Supplied records:
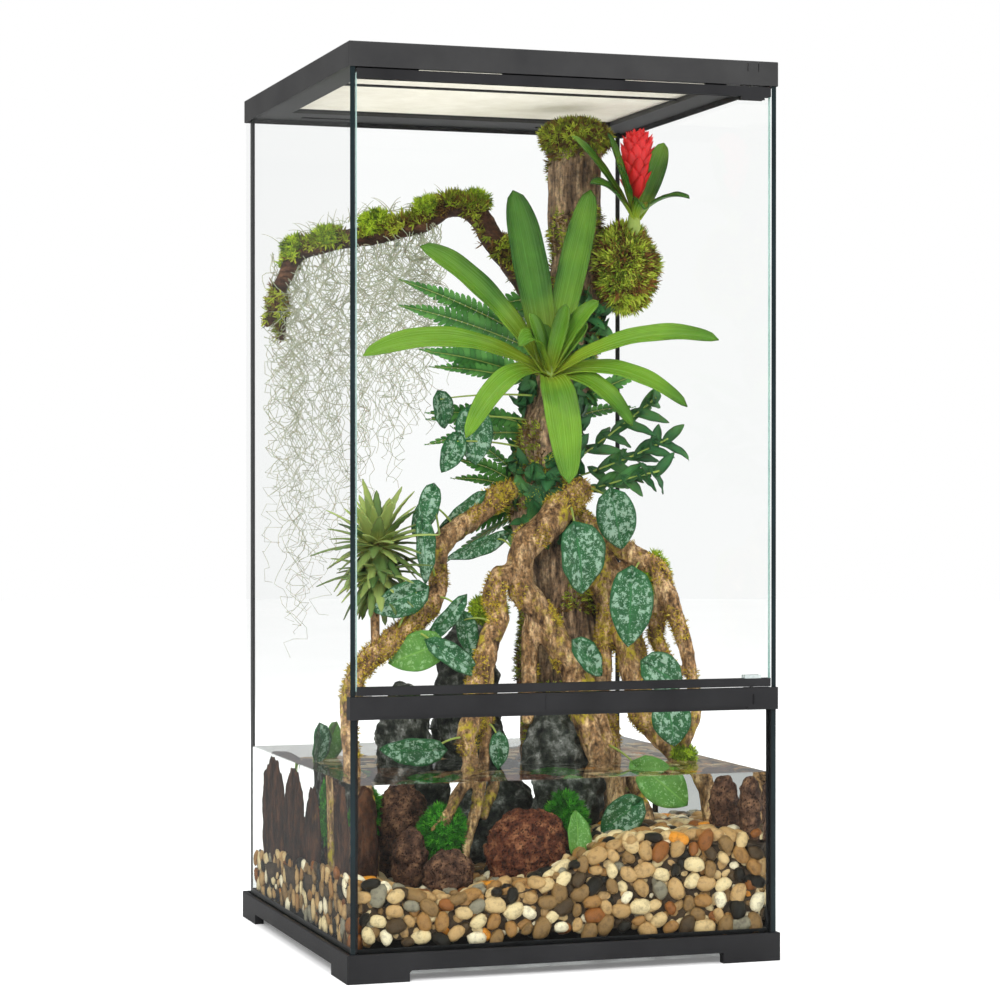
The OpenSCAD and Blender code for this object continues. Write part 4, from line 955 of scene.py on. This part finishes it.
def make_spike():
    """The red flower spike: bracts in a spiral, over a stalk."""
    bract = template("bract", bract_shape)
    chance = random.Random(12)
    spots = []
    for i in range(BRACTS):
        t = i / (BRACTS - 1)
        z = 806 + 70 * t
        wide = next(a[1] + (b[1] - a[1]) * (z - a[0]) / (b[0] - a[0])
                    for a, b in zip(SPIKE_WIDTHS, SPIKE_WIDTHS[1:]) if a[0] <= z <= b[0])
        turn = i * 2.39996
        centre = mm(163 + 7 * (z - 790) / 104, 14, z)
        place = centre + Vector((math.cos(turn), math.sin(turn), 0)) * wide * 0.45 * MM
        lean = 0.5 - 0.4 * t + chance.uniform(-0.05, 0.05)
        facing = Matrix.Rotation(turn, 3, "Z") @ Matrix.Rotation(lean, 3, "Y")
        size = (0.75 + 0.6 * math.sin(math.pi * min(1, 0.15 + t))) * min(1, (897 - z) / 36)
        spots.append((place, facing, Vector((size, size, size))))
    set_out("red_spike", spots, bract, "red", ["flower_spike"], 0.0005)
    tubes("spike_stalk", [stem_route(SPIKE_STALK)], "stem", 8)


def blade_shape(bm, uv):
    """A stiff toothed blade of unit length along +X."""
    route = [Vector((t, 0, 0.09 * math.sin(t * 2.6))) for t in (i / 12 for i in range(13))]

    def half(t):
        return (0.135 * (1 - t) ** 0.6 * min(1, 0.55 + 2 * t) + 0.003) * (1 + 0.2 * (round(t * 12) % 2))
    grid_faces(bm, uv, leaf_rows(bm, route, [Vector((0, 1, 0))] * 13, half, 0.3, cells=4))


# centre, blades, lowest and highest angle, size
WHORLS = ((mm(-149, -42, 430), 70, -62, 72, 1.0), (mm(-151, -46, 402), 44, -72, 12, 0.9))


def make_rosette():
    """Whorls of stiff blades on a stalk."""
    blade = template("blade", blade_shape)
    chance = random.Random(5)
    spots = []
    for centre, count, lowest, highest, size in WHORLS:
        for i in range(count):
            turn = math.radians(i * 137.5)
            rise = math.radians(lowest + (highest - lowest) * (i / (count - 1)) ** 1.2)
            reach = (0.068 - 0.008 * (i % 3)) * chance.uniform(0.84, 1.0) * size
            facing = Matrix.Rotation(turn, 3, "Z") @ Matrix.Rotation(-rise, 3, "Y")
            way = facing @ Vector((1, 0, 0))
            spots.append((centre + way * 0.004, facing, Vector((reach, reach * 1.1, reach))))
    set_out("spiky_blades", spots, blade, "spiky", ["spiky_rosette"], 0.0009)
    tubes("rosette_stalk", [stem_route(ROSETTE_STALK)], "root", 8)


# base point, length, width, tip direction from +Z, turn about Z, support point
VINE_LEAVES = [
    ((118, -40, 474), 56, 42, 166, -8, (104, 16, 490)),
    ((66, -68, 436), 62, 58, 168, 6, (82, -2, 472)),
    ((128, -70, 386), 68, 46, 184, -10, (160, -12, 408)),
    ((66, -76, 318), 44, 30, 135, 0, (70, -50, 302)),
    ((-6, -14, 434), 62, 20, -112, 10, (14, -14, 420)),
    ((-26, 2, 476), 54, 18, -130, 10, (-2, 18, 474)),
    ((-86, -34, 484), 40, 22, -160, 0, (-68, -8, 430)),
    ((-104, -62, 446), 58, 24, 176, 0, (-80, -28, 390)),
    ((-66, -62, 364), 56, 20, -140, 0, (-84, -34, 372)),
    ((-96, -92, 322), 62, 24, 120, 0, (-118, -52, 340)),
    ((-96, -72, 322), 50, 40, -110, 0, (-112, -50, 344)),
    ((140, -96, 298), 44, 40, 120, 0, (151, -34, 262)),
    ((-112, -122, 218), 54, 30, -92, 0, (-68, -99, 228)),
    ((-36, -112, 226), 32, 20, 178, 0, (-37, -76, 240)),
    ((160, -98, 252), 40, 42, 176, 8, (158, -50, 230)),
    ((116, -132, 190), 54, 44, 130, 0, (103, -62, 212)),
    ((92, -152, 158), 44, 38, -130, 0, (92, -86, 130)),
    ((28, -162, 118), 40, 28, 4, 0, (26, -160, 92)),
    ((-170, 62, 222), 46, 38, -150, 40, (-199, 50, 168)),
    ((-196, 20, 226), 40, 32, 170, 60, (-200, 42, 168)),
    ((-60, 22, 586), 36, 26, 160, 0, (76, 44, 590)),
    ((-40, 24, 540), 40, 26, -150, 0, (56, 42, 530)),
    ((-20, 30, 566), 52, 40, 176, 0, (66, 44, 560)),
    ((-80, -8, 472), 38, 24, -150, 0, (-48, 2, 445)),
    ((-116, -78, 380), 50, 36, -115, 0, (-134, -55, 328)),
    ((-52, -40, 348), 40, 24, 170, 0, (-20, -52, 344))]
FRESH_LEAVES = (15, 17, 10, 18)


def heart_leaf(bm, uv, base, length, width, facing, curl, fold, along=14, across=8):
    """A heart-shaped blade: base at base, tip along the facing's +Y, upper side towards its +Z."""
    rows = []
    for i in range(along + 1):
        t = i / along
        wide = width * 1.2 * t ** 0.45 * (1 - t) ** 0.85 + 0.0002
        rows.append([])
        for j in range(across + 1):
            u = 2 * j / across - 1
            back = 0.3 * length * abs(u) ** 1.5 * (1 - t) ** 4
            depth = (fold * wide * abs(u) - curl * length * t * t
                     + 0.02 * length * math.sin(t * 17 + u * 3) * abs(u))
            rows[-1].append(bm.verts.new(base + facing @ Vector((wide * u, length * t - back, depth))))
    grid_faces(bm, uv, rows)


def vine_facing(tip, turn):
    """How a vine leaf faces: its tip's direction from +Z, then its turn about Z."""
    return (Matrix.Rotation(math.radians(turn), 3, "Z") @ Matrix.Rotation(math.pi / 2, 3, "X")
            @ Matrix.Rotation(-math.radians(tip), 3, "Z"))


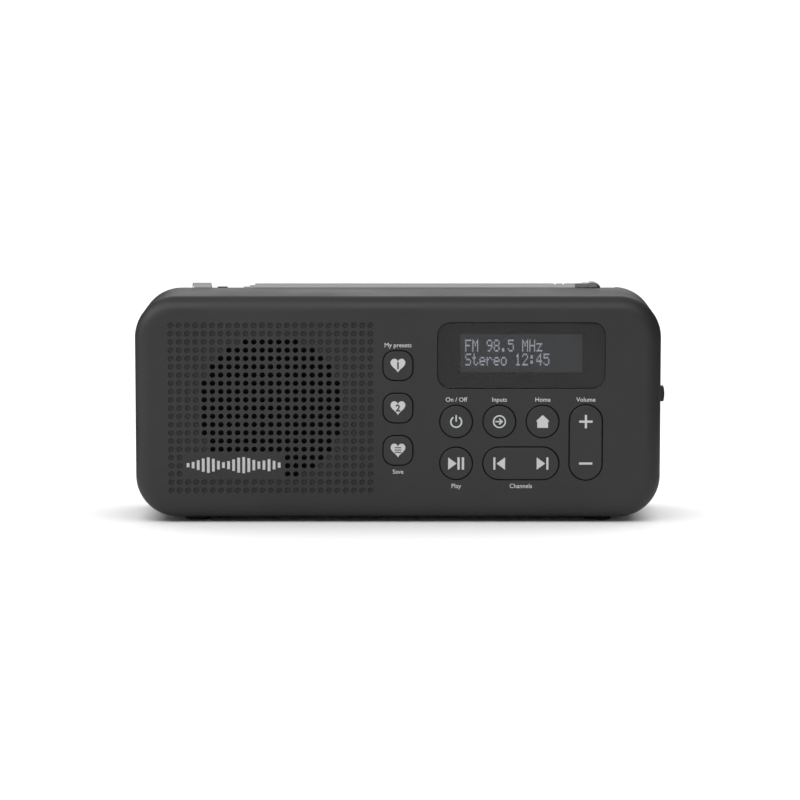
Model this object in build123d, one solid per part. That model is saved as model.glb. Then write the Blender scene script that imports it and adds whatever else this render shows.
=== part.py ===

To do: Reproduce the lines word for word, starting at the one holding "Model this object" and ending at the final line of the material above.

Response to the task:
Model this object in build123d, one solid per part. That model is saved as model.glb. Then write the Blender scene script that imports it and adds whatever else this render shows.
=== part.py ===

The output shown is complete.